Всё чаще я оставалась в госпитале на ночь, потом на двое — трое суток и наконец стала приходить домой только тогда, когда Розалия Наумовна просила меня об этом.
— Что-то мне стало скучно без вас, Катя, — говорила она.
«Скучно» — это означало, что она снова не знает, что делать с Бертой, которая становилась всё более пугливой и молчаливой и уже не ходила по очередям, а целые дни лежала на диване и, главное, почти перестала есть.
Плохи были её дела, и я советовала Розалии Наумовне немедленно увезти её из Ленинграда. Но Розалия Наумовна боялась отпустить её одну, а сама об отъезде не хотела и слышать.

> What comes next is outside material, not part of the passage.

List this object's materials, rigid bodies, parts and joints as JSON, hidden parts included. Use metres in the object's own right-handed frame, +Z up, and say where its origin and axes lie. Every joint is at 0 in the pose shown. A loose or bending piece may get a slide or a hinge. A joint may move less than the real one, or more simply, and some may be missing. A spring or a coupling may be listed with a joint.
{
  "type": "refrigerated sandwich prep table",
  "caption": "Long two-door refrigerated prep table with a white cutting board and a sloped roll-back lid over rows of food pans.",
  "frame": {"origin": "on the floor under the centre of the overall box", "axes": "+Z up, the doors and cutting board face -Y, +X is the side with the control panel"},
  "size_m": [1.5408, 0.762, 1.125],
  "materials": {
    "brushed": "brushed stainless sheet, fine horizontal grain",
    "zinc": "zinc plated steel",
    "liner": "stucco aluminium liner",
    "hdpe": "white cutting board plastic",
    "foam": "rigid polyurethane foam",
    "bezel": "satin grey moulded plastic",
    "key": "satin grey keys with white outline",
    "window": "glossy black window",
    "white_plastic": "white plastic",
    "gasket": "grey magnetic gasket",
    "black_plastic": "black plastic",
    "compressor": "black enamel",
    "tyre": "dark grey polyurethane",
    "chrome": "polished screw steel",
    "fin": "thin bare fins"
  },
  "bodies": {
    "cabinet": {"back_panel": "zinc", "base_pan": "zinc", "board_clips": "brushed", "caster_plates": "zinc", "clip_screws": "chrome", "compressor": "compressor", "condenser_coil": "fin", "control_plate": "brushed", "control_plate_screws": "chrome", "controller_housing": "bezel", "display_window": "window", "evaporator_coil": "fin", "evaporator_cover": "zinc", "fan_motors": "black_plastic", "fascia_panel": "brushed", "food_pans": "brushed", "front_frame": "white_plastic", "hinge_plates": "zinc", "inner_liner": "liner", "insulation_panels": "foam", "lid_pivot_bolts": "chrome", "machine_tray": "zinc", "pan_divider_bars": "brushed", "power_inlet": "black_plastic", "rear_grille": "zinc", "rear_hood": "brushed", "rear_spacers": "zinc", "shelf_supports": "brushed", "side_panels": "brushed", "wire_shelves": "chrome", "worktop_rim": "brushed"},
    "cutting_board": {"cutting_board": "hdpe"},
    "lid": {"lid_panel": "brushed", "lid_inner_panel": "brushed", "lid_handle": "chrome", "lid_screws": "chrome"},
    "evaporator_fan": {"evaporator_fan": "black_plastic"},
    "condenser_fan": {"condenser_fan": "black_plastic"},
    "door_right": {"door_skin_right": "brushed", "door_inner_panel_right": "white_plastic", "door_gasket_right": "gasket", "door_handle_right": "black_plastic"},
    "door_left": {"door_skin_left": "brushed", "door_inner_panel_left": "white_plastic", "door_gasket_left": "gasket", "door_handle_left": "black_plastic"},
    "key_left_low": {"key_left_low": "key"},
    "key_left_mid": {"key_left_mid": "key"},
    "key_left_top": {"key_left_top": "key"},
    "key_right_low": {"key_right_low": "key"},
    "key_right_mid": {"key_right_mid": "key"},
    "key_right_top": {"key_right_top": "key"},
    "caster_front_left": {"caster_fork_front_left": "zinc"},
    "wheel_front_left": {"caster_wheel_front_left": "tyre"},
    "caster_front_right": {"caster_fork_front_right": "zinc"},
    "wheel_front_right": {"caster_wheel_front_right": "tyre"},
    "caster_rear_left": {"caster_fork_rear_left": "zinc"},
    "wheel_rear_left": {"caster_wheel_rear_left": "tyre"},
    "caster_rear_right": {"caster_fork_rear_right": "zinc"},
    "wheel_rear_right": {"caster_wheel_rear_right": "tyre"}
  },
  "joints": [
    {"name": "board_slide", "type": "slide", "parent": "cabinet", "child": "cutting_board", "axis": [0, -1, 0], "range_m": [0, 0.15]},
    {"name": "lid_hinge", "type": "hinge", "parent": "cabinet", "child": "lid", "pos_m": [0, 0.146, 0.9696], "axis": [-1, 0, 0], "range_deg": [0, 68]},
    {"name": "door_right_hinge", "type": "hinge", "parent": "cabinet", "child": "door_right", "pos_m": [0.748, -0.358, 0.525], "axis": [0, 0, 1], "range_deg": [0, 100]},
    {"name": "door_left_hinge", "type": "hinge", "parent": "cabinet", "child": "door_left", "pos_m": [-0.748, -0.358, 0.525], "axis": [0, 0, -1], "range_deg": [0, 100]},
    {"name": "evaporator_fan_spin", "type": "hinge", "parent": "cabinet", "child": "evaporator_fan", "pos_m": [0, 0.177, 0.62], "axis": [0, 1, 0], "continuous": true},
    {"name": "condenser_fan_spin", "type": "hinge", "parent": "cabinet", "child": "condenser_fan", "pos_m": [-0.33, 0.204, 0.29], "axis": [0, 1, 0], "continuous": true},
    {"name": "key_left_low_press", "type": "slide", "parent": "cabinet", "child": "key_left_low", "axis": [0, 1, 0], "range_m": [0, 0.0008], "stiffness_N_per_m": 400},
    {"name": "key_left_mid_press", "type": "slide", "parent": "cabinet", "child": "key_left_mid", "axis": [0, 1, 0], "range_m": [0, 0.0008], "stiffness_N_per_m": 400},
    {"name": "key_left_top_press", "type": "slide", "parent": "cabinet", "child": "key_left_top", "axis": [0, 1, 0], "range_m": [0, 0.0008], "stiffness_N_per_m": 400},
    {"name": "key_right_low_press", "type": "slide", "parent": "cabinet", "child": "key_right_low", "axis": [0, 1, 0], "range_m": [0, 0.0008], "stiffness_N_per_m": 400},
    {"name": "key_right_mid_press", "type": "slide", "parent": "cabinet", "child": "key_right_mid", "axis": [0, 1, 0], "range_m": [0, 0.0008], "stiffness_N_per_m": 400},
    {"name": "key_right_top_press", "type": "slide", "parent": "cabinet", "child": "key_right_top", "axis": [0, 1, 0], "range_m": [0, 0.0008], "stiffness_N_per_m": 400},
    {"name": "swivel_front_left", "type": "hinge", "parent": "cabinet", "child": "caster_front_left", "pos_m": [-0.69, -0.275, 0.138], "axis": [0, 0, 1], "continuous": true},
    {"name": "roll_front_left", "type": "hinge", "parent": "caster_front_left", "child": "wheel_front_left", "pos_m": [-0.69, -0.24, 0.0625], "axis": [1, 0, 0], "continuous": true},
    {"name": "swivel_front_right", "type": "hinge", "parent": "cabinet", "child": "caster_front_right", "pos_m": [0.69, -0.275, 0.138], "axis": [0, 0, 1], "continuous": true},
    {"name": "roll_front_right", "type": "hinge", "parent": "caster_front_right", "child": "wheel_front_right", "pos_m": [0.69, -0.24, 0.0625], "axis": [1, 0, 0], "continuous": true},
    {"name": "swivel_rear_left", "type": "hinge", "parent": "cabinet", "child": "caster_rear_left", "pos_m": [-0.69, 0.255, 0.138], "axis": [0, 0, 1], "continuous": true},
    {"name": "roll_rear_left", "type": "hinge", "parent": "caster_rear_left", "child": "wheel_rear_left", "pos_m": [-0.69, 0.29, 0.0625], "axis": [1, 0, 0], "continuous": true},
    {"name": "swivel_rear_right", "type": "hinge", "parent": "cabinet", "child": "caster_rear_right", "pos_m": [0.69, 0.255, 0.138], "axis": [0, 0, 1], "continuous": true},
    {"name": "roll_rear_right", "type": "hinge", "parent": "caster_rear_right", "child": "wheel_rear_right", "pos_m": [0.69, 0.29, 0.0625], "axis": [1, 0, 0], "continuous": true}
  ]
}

…Тихо было в квартире и пусто; тонкие полоски света лежали на мебели, на полу; солнце сквозило через щели прикрытых ставен. Я подсела к Берте, задумалась, потом очнулась, как ото сна, от беспокойных, утомительных мыслей, которые точно за руку увели меня иэ этой комнаты, где стояла мебель в чехлах и худенькая старушка в чистой ночной кофточке сидела и с детским вниманием вырезала бумажные салфетки — за последнее время это стало её любимым занятием.
Вот так возьмёшь да и сойдёшь с ума…
Должно быть, я сказала это вслух, потому что Берта на мгновение оторвалась от своих салфеток и рассеянно посмотрела на меня.